С другой стороны, многие страны, совершающие или уже совершившие исторический рывок к ядру индустриальной цивилизации и находящиеся в пограничной с ней зоне, сохраняют политические системы, в которых принципы свободной политической конкуренции если и действуют, то в весьма ограниченных масштабах. Можно, в частности, привести примеры Сингапура, Индонезии, нефтедобывающих монархий Ближнего Востока и, наконец, КНР с ее однопартийной системой и жестким контролем над политическими процессами. В этих странах политический авторитаризм (в той или иной его форме) соседствует с вполне современными формами предпринимательства в экономике, высоким уровнем образованности значительной части населения и восприимчивостью к новым, технологически продвинутым формам деловой активности.
Во-вторых, если посмотреть на генезис политических систем в самой развитой части мира, то и там путь к нынешней конкурентной системе временами лежал через автократию в том или ином ее виде. При этом соответствующий период их истории в некоторых случаях не столь уж далек от нас по времени.

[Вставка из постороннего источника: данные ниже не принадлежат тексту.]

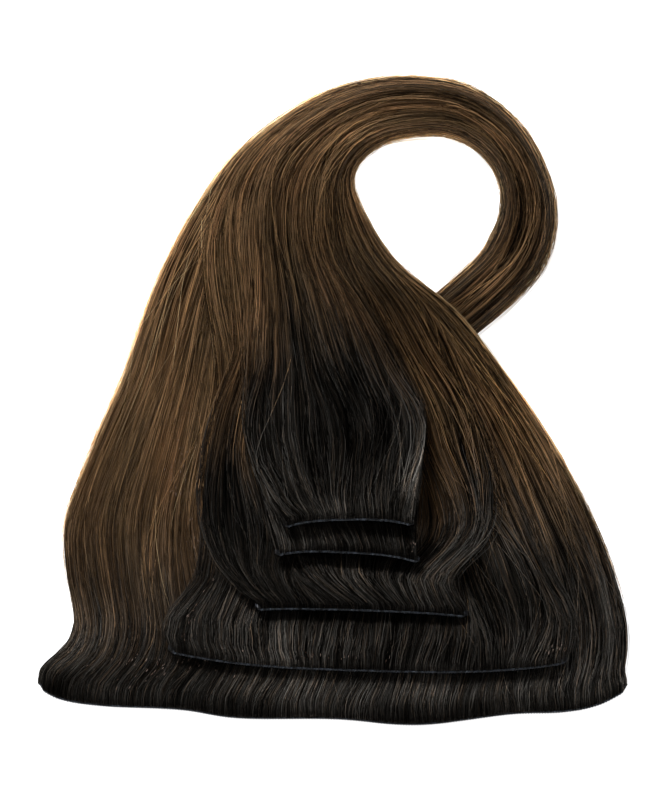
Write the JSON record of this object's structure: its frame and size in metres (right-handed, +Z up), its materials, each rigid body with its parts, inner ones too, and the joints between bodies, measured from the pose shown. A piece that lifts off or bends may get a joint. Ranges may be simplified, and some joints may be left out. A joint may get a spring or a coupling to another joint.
{
  "type": "clip in hair extension",
  "caption": "Clip-in hair extension lying flat: sewn wefts with snap clips under their bands, stacked by width, their straight dark hair combed into one looped hank.",
  "frame": {"origin": "centre of the bounding box at the surface that the object lies on", "axes": "+Y from the widest band towards the loop, +X towards the side that the loop turns to, +Z up off the surface"},
  "size_m": [0.25, 0.2748, 0.0295],
  "materials": {
    "hair": "straight dark brown hair, near black at the roots and golden brown towards the ends, satin sheen",
    "band": "folded and stitched black tape, slightly glossy",
    "clip": "dark brown lacquered spring steel"
  },
  "bodies": {
    "root": {"weft_1_band": "band", "weft_1_hair": "hair", "weft_1_clip_1": "clip", "weft_1_clip_2": "clip", "weft_1_clip_3": "clip", "weft_1_clip_4": "clip", "weft_2_band": "band", "weft_2_hair": "hair", "weft_2_clip_1": "clip", "weft_2_clip_2": "clip", "weft_2_clip_3": "clip", "weft_3_band": "band", "weft_3_hair": "hair", "weft_3_clip_1": "clip", "weft_3_clip_2": "clip", "weft_4_band": "band", "weft_4_hair": "hair", "weft_4_clip_1": "clip", "weft_5_band": "band", "weft_5_hair": "hair", "weft_5_clip_1": "clip"}
  },
  "joints": []
}
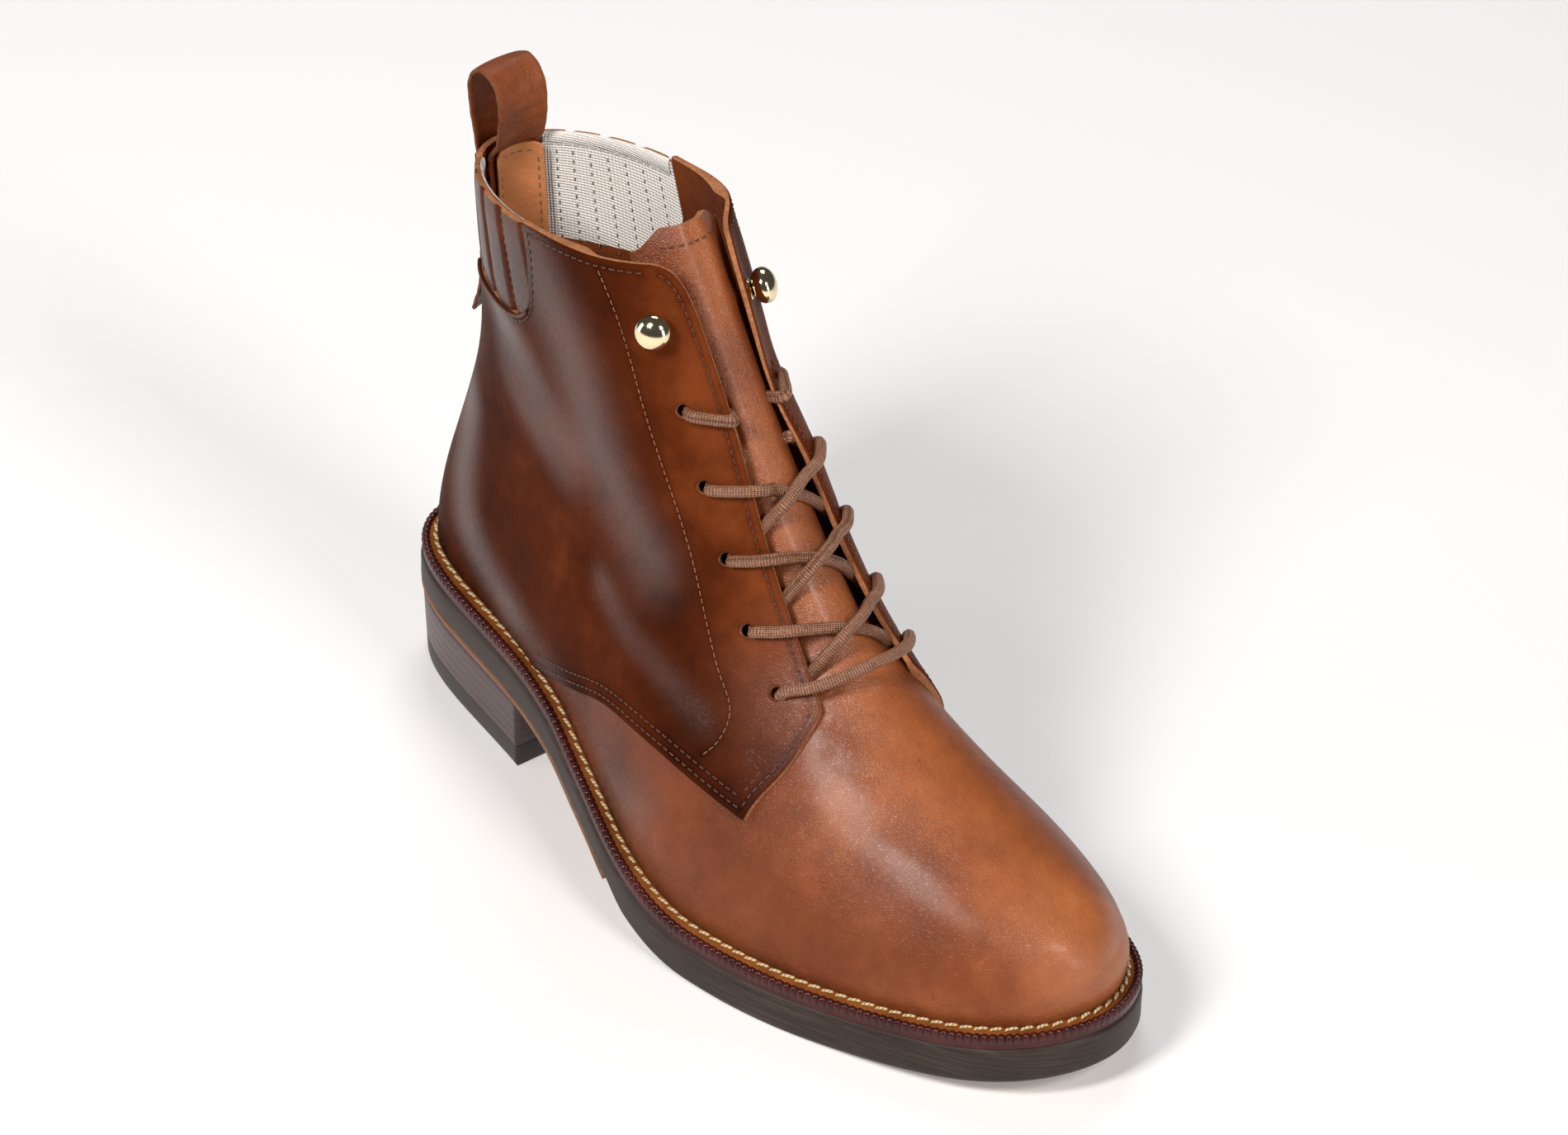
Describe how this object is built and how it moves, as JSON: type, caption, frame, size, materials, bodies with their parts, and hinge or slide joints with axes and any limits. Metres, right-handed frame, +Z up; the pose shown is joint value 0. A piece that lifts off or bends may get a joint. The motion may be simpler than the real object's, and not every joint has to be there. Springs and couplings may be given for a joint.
{
  "type": "lace up ankle boot",
  "caption": "Right ankle boot in brown leather: lace up facings, elastic gores, pull loop at the back, welted leather sole with a ribbed bead and a low block heel",
  "frame": {"origin": "middle of the bounding box on the floor the boot stands on", "axes": "+X toe, +Y the wearer's left, which is this right boot's inner side, +Z up"},
  "size_m": [0.2734, 0.0996, 0.1938],
  "materials": {
    "upper_leather": "satin",
    "lining": "matte",
    "sole_edge": "satin",
    "waist_leather": "satin",
    "heel_leather": "satin",
    "rubber": "matte",
    "welt_leather": "satin",
    "bead": "gloss",
    "lace": "satin",
    "eyelet": "gloss",
    "gold": "polished"
  },
  "bodies": {
    "root": {"outsole": "sole_edge", "waist_sole": "waist_leather", "heel_stack": "heel_leather", "heel_top_piece": "rubber", "welt": "welt_leather", "welt_bead": "bead", "insole": "lining", "upper": "upper_leather", "tongue": "upper_leather", "gore_lateral": "upper_leather", "gore_medial": "upper_leather", "pull_loop": "upper_leather", "eyelet_lateral_1": "eyelet", "eyelet_lateral_2": "eyelet", "eyelet_lateral_3": "eyelet", "eyelet_lateral_4": "eyelet", "eyelet_lateral_5": "eyelet", "eyelet_medial_1": "eyelet", "eyelet_medial_2": "eyelet", "eyelet_medial_3": "eyelet", "eyelet_medial_4": "eyelet", "eyelet_medial_5": "eyelet", "stud_lateral": "gold", "stud_medial": "gold", "lace_bar": "lace", "lace_crossing_1": "lace", "lace_crossing_2": "lace", "lace_crossing_3": "lace", "lace_crossing_4": "lace"}
  },
  "joints": []
}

Так, Япония и Южная Корея, относительно недавно (по историческим меркам) совершили рывок к своему нынешнему статусу части «западного мира». И в Корее это произошло в условиях очень жесткого прессинга политической оппозиции со стороны правящей группы, а для Японии было характерно ненасильственное, но целенаправленное оттеснение оппозиции на обочину политической жизни.